- **INFORMATION SUPPLIED**
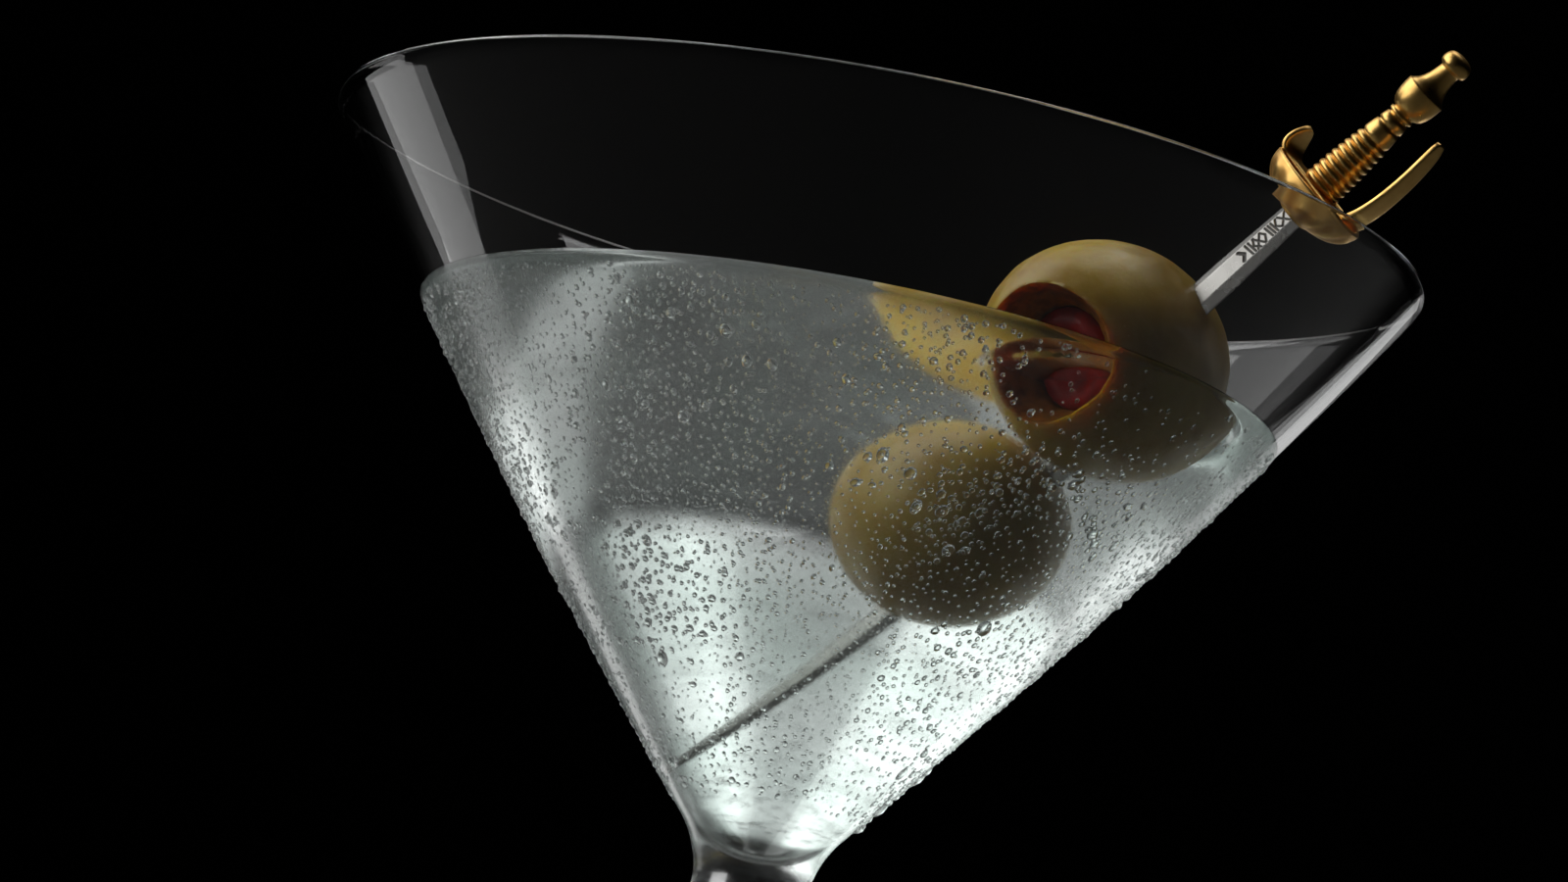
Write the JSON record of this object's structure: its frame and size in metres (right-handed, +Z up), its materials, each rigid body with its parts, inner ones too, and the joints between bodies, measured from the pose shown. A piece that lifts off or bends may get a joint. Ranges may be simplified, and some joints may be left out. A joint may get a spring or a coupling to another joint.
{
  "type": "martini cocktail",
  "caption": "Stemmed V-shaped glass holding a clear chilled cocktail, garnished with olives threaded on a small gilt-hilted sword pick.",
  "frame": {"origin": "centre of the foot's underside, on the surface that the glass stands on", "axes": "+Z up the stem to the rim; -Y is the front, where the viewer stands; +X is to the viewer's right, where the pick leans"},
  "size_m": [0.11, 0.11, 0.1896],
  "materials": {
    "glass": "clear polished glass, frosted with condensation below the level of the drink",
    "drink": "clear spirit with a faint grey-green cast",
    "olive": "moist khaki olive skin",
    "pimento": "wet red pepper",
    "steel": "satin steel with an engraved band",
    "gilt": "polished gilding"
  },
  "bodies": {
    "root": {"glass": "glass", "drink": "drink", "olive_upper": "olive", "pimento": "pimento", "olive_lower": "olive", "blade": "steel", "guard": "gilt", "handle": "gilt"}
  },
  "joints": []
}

- **TASK**
Each line above is to be repeated exactly.

- **RESPONSE TO THIS TASK**
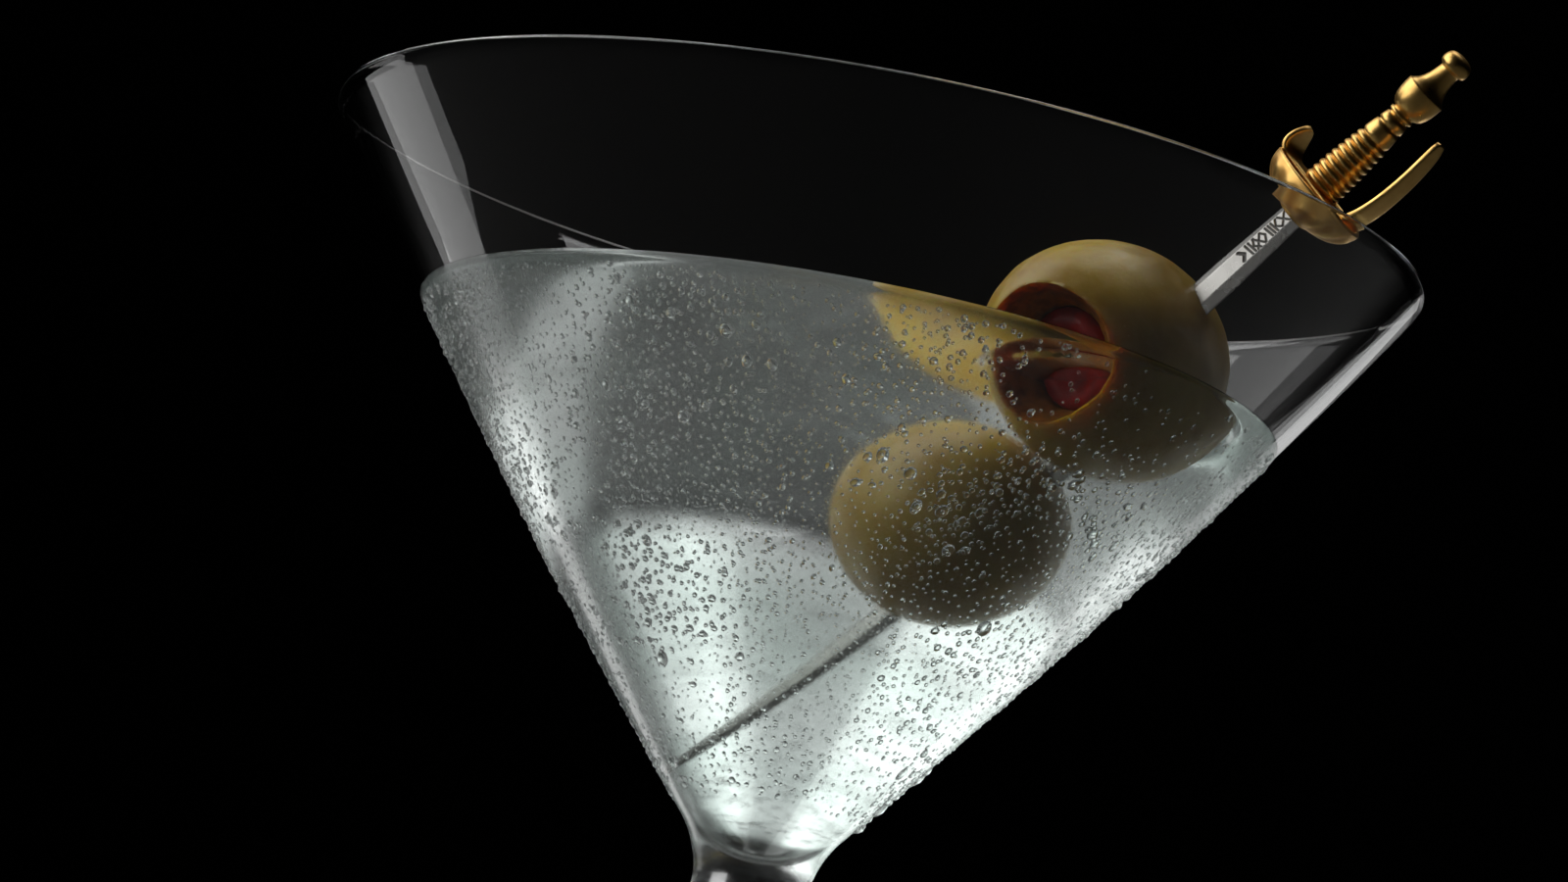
Write the JSON record of this object's structure: its frame and size in metres (right-handed, +Z up), its materials, each rigid body with its parts, inner ones too, and the joints between bodies, measured from the pose shown. A piece that lifts off or bends may get a joint. Ranges may be simplified, and some joints may be left out. A joint may get a spring or a coupling to another joint.
{
  "type": "martini cocktail",
  "caption": "Stemmed V-shaped glass holding a clear chilled cocktail, garnished with olives threaded on a small gilt-hilted sword pick.",
  "frame": {"origin": "centre of the foot's underside, on the surface that the glass stands on", "axes": "+Z up the stem to the rim; -Y is the front, where the viewer stands; +X is to the viewer's right, where the pick leans"},
  "size_m": [0.11, 0.11, 0.1896],
  "materials": {
    "glass": "clear polished glass, frosted with condensation below the level of the drink",
    "drink": "clear spirit with a faint grey-green cast",
    "olive": "moist khaki olive skin",
    "pimento": "wet red pepper",
    "steel": "satin steel with an engraved band",
    "gilt": "polished gilding"
  },
  "bodies": {
    "root": {"glass": "glass", "drink": "drink", "olive_upper": "olive", "pimento": "pimento", "olive_lower": "olive", "blade": "steel", "guard": "gilt", "handle": "gilt"}
  },
  "joints": []
}